About
Sally Millar invented Personal Communication Passports approach in 1991, coinciding with a similar approach known as 'Client Books', one part of the Newcastle Interaction Assessment Network. At the time, Passports was a new way of documenting and presenting information about children and adults with disabilities who were unable to speak for themselves.
They have since come to be widely used in home, care, social work, health and education settings. Personal Communication Passports are a way of making sense of formal assessment information and recording the important things about a child or adult, in an accessible and person-centred way, and of supporting an individual's transitions between services. Importantly, also, a Passport is more than the end-product booklet. Creating a Passport is a process.
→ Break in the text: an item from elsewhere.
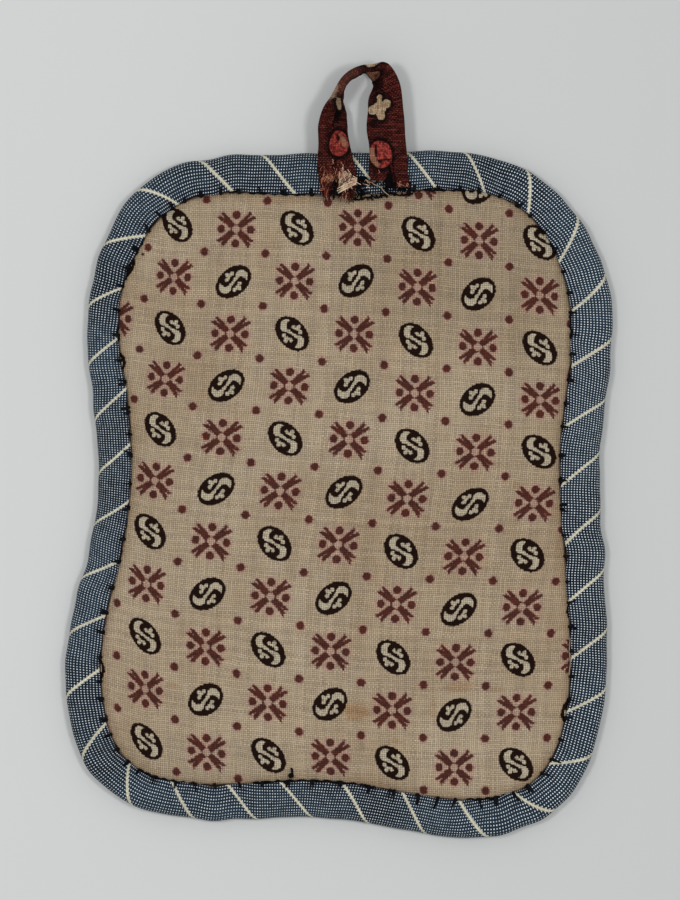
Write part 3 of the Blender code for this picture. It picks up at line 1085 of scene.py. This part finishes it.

The decision to create and use a Passport gives a clear focus for ongoing home/school liaison, partnership working with families, and for interdisciplinary collaboration.
Passports aim to:
- Present the person positively as an individual, not as a set of 'problems' or disabilities;
- Provide a place for the person's own views and preferences to be recorded and drawn to the attention of others;
- Reflect the person's unique character, sense of humour etc.;
- Describe the person's most effective means of communication and how others can best communicate with, and support the person;
- Draw together information from past and present, and from different contexts, to help staff and conversation partners understand the person and have successful interactions;
- Place equal value on the views of all who know the person well, as well as the views of the specialist professionals.